DATASET CONTENT:
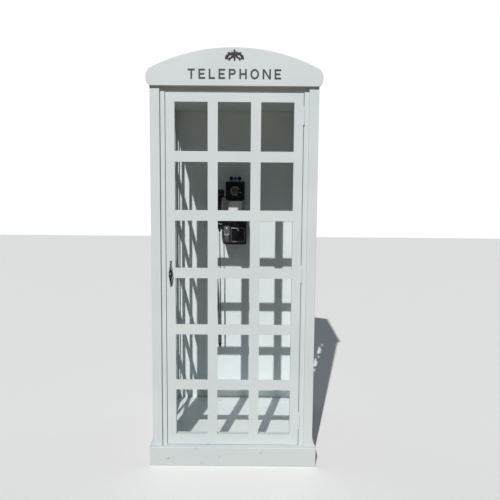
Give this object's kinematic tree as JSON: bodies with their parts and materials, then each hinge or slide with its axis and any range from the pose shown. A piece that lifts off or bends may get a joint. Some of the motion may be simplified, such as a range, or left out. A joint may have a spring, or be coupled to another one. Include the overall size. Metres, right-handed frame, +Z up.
{
  "type": "telephone_booth",
  "caption": "White wooden telephone booth with a glazed door, glazed sides, a shallow arched roof and a black dial pay telephone on its back wall",
  "frame": {"origin": "centre of the footprint at ground level", "axes": "+Z up, +Y towards the booth's back wall, +X to the right when facing the door"},
  "size_m": [0.949, 0.96, 2.327],
  "materials": {
    "white_paint": "satin",
    "charcoal_paint": "satin",
    "clear_acrylic": "polished",
    "white_metal": "satin",
    "zinc": "brushed",
    "black_iron": "matte",
    "black_enamel": "gloss",
    "bakelite": "gloss",
    "bright_chrome": "polished",
    "card_stock": "matte",
    "cord_rubber": "matte",
    "dial_brass": "satin"
  },
  "bodies": {
    "booth": {"plinth_sides": "white_paint", "floor_bearers": "white_paint", "floor_panel": "white_paint", "threshold": "white_paint", "corner_posts": "white_paint", "strike_jamb": "white_paint", "hinge_jamb": "white_paint", "door_stops": "white_paint", "head_rails": "white_paint", "back_panel": "white_paint", "ceiling_panel": "white_paint", "side_frames": "white_paint", "side_uprights": "white_paint", "side_crossbars": "white_paint", "side_beads": "white_paint", "pediment_front": "white_paint", "pediment_back": "white_paint", "roof_fascias": "white_paint", "roof_sheet": "white_paint", "roof_ribs": "white_paint", "pediment_letters": "charcoal_paint", "pediment_ornament": "charcoal_paint", "side_glazing": "clear_acrylic", "hinge_frame_leaves": "white_metal", "hinge_pins": "white_metal", "frame_screws": "zinc", "catch_magnet": "zinc", "upper_housing": "black_enamel", "card_housing": "black_enamel", "lower_housing": "black_enamel", "phone_backplate": "black_enamel", "coin_gauge": "black_enamel", "dial_bezel": "black_enamel", "housing_gland": "bakelite", "coin_return_chute": "bright_chrome", "finger_stop": "bright_chrome", "instruction_card": "card_stock", "handset_cord": "cord_rubber", "plinth_boards": "white_paint", "number_plate": "dial_brass"},
    "door": {"door_stiles": "white_paint", "door_rails": "white_paint", "door_uprights": "white_paint", "door_crossbars": "white_paint", "door_glazing": "clear_acrylic", "door_beads": "white_paint", "door_screws": "zinc", "hinge_door_leaves": "white_metal", "pull_handle": "black_iron", "catch_plate": "zinc"},
    "dial": {"finger_wheel": "black_enamel", "dial_cap": "black_enamel"},
    "handset": {"handset_body": "bakelite", "handset_caps": "bakelite", "handset_gland": "bakelite"},
    "hook": {"hook_lever": "black_enamel"},
    "flap": {"coin_return_flap": "bright_chrome"},
    "vault": {"vault_door": "black_enamel", "cash_box": "zinc"},
    "lock": {"vault_lock": "bright_chrome"}
  },
  "joints": [
    {"name": "door_hinge", "type": "hinge", "parent": "booth", "child": "door", "pos_m": [0.3765, -0.4463, 1.108], "axis": [0, 0, 1], "range_deg": [0, 115]},
    {"name": "dial_turn", "type": "hinge", "parent": "booth", "child": "dial", "pos_m": [-0.013, 0.3, 1.558], "axis": [0, 1, 0], "range_deg": [0, 300], "stiffness_Nm_per_rad": 0.02},
    {"name": "handset_lift", "type": "slide", "parent": "booth", "child": "handset", "axis": [0, 0, 1], "range_m": [0, 0.05]},
    {"name": "hook_swing", "type": "hinge", "parent": "booth", "child": "hook", "pos_m": [-0.0615, 0.324, 1.5175], "axis": [0, 1, 0], "range_deg": [0, 8]},
    {"name": "return_flap", "type": "hinge", "parent": "booth", "child": "flap", "pos_m": [-0.06825, 0.2918, 1.258], "axis": [1, 0, 0], "range_deg": [0, 70]},
    {"name": "vault_pull", "type": "slide", "parent": "booth", "child": "vault", "axis": [0, -1, 0], "range_m": [0, 0.06]},
    {"name": "vault_key", "type": "hinge", "parent": "vault", "child": "lock", "pos_m": [0.008, 0.2875, 1.296], "axis": [0, 1, 0], "range_deg": [0, 90]}
  ],
  "couplings": [
    {"joint": "hook_swing", "follows": "handset_lift", "rad_per_m": 2.79}
  ]
}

WHAT TO PRODUCE:
Each line of the material should be echoed exactly.

COMPLETED TASK:
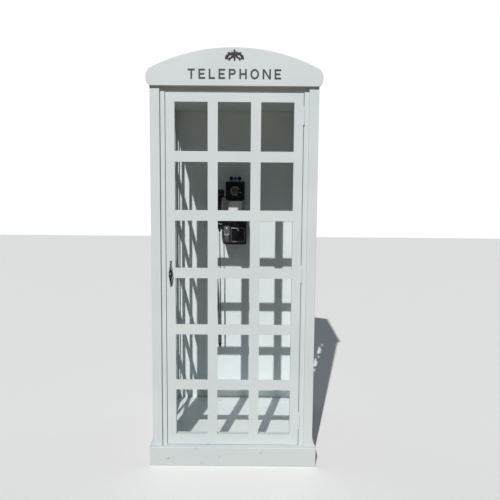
Give this object's kinematic tree as JSON: bodies with their parts and materials, then each hinge or slide with its axis and any range from the pose shown. A piece that lifts off or bends may get a joint. Some of the motion may be simplified, such as a range, or left out. A joint may have a spring, or be coupled to another one. Include the overall size. Metres, right-handed frame, +Z up.
{
  "type": "telephone_booth",
  "caption": "White wooden telephone booth with a glazed door, glazed sides, a shallow arched roof and a black dial pay telephone on its back wall",
  "frame": {"origin": "centre of the footprint at ground level", "axes": "+Z up, +Y towards the booth's back wall, +X to the right when facing the door"},
  "size_m": [0.949, 0.96, 2.327],
  "materials": {
    "white_paint": "satin",
    "charcoal_paint": "satin",
    "clear_acrylic": "polished",
    "white_metal": "satin",
    "zinc": "brushed",
    "black_iron": "matte",
    "black_enamel": "gloss",
    "bakelite": "gloss",
    "bright_chrome": "polished",
    "card_stock": "matte",
    "cord_rubber": "matte",
    "dial_brass": "satin"
  },
  "bodies": {
    "booth": {"plinth_sides": "white_paint", "floor_bearers": "white_paint", "floor_panel": "white_paint", "threshold": "white_paint", "corner_posts": "white_paint", "strike_jamb": "white_paint", "hinge_jamb": "white_paint", "door_stops": "white_paint", "head_rails": "white_paint", "back_panel": "white_paint", "ceiling_panel": "white_paint", "side_frames": "white_paint", "side_uprights": "white_paint", "side_crossbars": "white_paint", "side_beads": "white_paint", "pediment_front": "white_paint", "pediment_back": "white_paint", "roof_fascias": "white_paint", "roof_sheet": "white_paint", "roof_ribs": "white_paint", "pediment_letters": "charcoal_paint", "pediment_ornament": "charcoal_paint", "side_glazing": "clear_acrylic", "hinge_frame_leaves": "white_metal", "hinge_pins": "white_metal", "frame_screws": "zinc", "catch_magnet": "zinc", "upper_housing": "black_enamel", "card_housing": "black_enamel", "lower_housing": "black_enamel", "phone_backplate": "black_enamel", "coin_gauge": "black_enamel", "dial_bezel": "black_enamel", "housing_gland": "bakelite", "coin_return_chute": "bright_chrome", "finger_stop": "bright_chrome", "instruction_card": "card_stock", "handset_cord": "cord_rubber", "plinth_boards": "white_paint", "number_plate": "dial_brass"},
    "door": {"door_stiles": "white_paint", "door_rails": "white_paint", "door_uprights": "white_paint", "door_crossbars": "white_paint", "door_glazing": "clear_acrylic", "door_beads": "white_paint", "door_screws": "zinc", "hinge_door_leaves": "white_metal", "pull_handle": "black_iron", "catch_plate": "zinc"},
    "dial": {"finger_wheel": "black_enamel", "dial_cap": "black_enamel"},
    "handset": {"handset_body": "bakelite", "handset_caps": "bakelite", "handset_gland": "bakelite"},
    "hook": {"hook_lever": "black_enamel"},
    "flap": {"coin_return_flap": "bright_chrome"},
    "vault": {"vault_door": "black_enamel", "cash_box": "zinc"},
    "lock": {"vault_lock": "bright_chrome"}
  },
  "joints": [
    {"name": "door_hinge", "type": "hinge", "parent": "booth", "child": "door", "pos_m": [0.3765, -0.4463, 1.108], "axis": [0, 0, 1], "range_deg": [0, 115]},
    {"name": "dial_turn", "type": "hinge", "parent": "booth", "child": "dial", "pos_m": [-0.013, 0.3, 1.558], "axis": [0, 1, 0], "range_deg": [0, 300], "stiffness_Nm_per_rad": 0.02},
    {"name": "handset_lift", "type": "slide", "parent": "booth", "child": "handset", "axis": [0, 0, 1], "range_m": [0, 0.05]},
    {"name": "hook_swing", "type": "hinge", "parent": "booth", "child": "hook", "pos_m": [-0.0615, 0.324, 1.5175], "axis": [0, 1, 0], "range_deg": [0, 8]},
    {"name": "return_flap", "type": "hinge", "parent": "booth", "child": "flap", "pos_m": [-0.06825, 0.2918, 1.258], "axis": [1, 0, 0], "range_deg": [0, 70]},
    {"name": "vault_pull", "type": "slide", "parent": "booth", "child": "vault", "axis": [0, -1, 0], "range_m": [0, 0.06]},
    {"name": "vault_key", "type": "hinge", "parent": "vault", "child": "lock", "pos_m": [0.008, 0.2875, 1.296], "axis": [0, 1, 0], "range_deg": [0, 90]}
  ],
  "couplings": [
    {"joint": "hook_swing", "follows": "handset_lift", "rad_per_m": 2.79}
  ]
}